Problem to solve: How many lines in this material include the string "bodies"? Answer with the number and nothing further.

Available data:
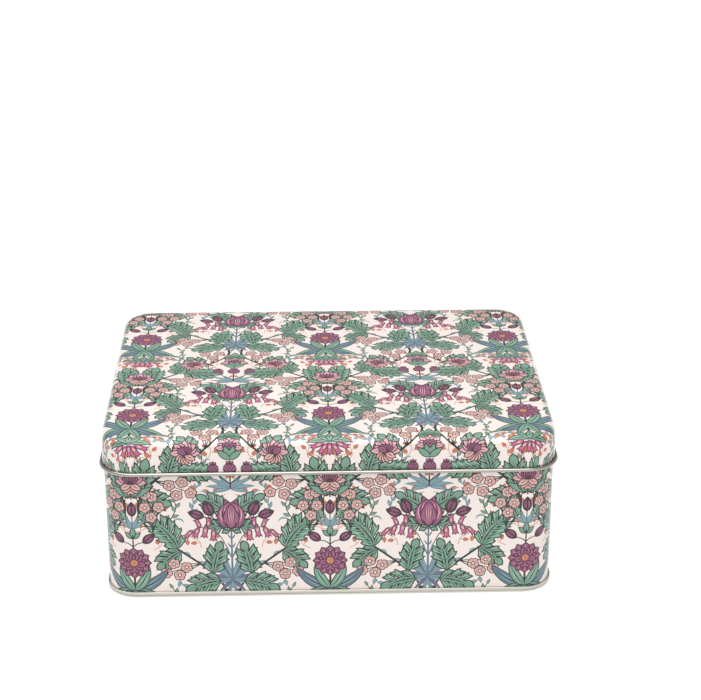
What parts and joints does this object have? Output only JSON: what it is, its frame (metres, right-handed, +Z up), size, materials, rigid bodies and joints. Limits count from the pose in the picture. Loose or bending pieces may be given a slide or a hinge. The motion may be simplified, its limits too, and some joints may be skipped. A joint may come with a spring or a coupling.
{
  "type": "slip-lid tin",
  "caption": "Rectangular printed tinplate box with rounded corners and a lift-off slip lid, for dry food or keepsakes.",
  "frame": {"origin": "centre of the footprint, on the surface the tin stands on", "axes": "+Z up, +X along the long side, the front faces -Y and the lock seam is at the middle of the +Y side"},
  "size_m": [0.25, 0.194, 0.095],
  "materials": {
    "printed_tinplate": "offset-printed cream enamel under a satin varnish",
    "printed_lid": "offset-printed cream enamel under a satin varnish, rolled edge left bare",
    "bare_tinplate": "tinplate under a clear, slightly warm lacquer"
  },
  "bodies": {
    "box": {"body_wall": "printed_tinplate", "base_panel": "bare_tinplate"},
    "lid": {"lid": "printed_lid"}
  },
  "joints": [
    {"name": "lid_lift", "type": "slide", "parent": "box", "child": "lid", "axis": [0, 0, 1], "range_m": [0, 0.08]}
  ]
}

Response to the task: 2